[Exercise] In the listing below, find the line with "rear_wall = 1.3", then repeat exactly every line from the top through that one.

[Information provided]

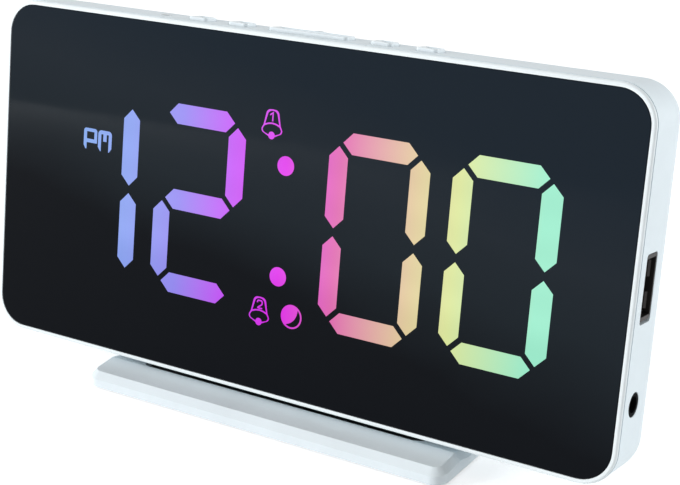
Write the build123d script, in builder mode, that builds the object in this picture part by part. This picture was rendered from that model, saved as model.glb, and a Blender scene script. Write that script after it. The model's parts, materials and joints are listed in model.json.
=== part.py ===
"""Digital desk clock: a mirror-fronted display case that tilts on a low weighted base."""
from build123d import *
from math import cos, degrees, radians, sin, sqrt
import os

os.makedirs("parts", exist_ok=True)

# Row frame: X to the right, the front towards -Y, Z up, origin on the table under the middle of the base

# Fits and cuts
running_gap = 0.05
seat_gap = 0.1
key_gap = 0.3
cut_overrun = 1.0

# Display case: the front panel reaches past its display all round and sits inside a narrow rim
lens_side_margin = 16.975
lens_end_margin = 18.505
lens_thickness = 2.0
lens_corner = 7.5
lens_bevel = 0.25
rim_width = 1.2
case_depth = 20.7
back_radius = 8.5
housing_wall = 1.3
rear_wall = 1.3

# Front frame: lip in front, thin rebate inside the housing's edge, ledge and skirt behind the panel
lip_inset = 0.1
lip_thickness = 0.7
lip_edge = 0.6
seam_width = 0.25
rebate_wall = 0.5
rebate_depth = 2.4
tape_thickness = 0.2
ledge_width = 1.5
frame_depth = 3.4
post_radius = 2.6
post_length = 4.7
web_width = 3.0

# Display: four digits of seven segments, a colon and four signs
segment_width = 4.99
segment_pitch = 20.85
digit_half_width = 10.53
tip_gap = 0.95
digit_spacing = 31.5
digit_middle = 40.25
dot_radius = 2.25
dot_offset = 13.03
sign_column = 4.55
sign_row = 22.0
bell_height = 7.0
bell_width = 5.8
moon_radius = 2.95
meridiem_width = 9.0
meridiem_height = 5.6
meridiem_row = 10.7
bell_slope = 75.0
mask_side_margin = 2.975
mask_end_margin = 5.155
cap_thickness = 1.0
led_width = 2.8
led_height = 1.6
led_thickness = 0.8

# Circuit board behind the display
board_depth = 9.6
board_thickness = 1.6
board_side_gap = 1.4
board_top_gap = 4.55
board_hinge_gap = 0.35
board_corner = 2.0

# Case screws and board screws
upper_screw_inset = 9.0
upper_screw_drop = 5.7
lower_screw_inset = 17.2
lower_screw_rise = 9.05
case_screw_radius = 1.25
case_screw_head = 2.2
case_screw_head_height = 1.6
case_screw_seat = 12.0
boss_radius = 3.3
board_screw_radius = 0.9
board_screw_head = 1.8
board_screw_head_height = 0.9
board_screw_length = 5.0
board_post_radius = 2.4
board_post_left_inset = 4.5
board_post_right_inset = 6.5
board_post_upper = 20.0
board_post_lower = -12.8

# Crossed recess in a screw's head: its depth, slot width and reach as shares of the head
recess_share = 0.6
recess_slot_share = 0.3
recess_reach_share = 0.65

# Keys on the top face
key_length = 5.4
snooze_length = 21.4
key_depth = 4.6
key_middle = 7.0
key_corner = 1.0
key_height = 0.75
key_travel = 0.5
key_flange = 0.6
key_flange_thickness = 0.7
key_flange_drop = 0.15
key_stem_width = 2.0
key_stem_depth = 1.6
key_edge = 0.2
dish_depth = 0.4
dish_ramp = 2.3
dish_rim = 0.45
dish_ramp_share = 0.9
outer_key = 31.1
inner_key = 19.5
switch_width = 6.0
switch_height = 4.0
switch_thickness = 3.5
plunger_width = 3.0
plunger_height = 0.9
plunger_depth = 1.5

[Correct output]
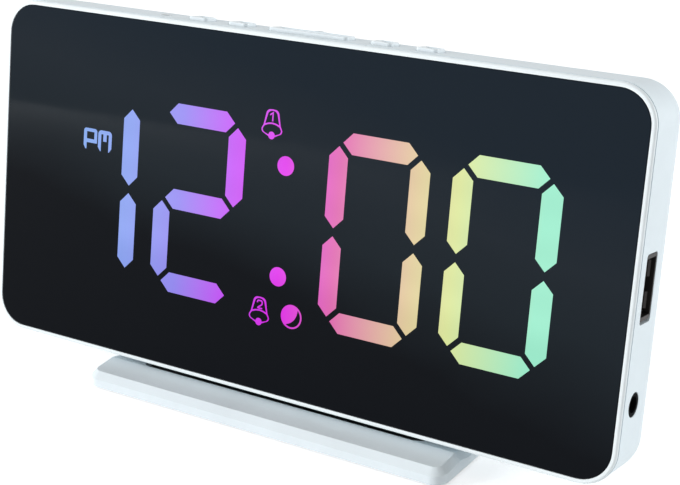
Write the build123d script, in builder mode, that builds the object in this picture part by part. This picture was rendered from that model, saved as model.glb, and a Blender scene script. Write that script after it. The model's parts, materials and joints are listed in model.json.
=== part.py ===
"""Digital desk clock: a mirror-fronted display case that tilts on a low weighted base."""
from build123d import *
from math import cos, degrees, radians, sin, sqrt
import os

os.makedirs("parts", exist_ok=True)

# Row frame: X to the right, the front towards -Y, Z up, origin on the table under the middle of the base

# Fits and cuts
running_gap = 0.05
seat_gap = 0.1
key_gap = 0.3
cut_overrun = 1.0

# Display case: the front panel reaches past its display all round and sits inside a narrow rim
lens_side_margin = 16.975
lens_end_margin = 18.505
lens_thickness = 2.0
lens_corner = 7.5
lens_bevel = 0.25
rim_width = 1.2
case_depth = 20.7
back_radius = 8.5
housing_wall = 1.3
rear_wall = 1.3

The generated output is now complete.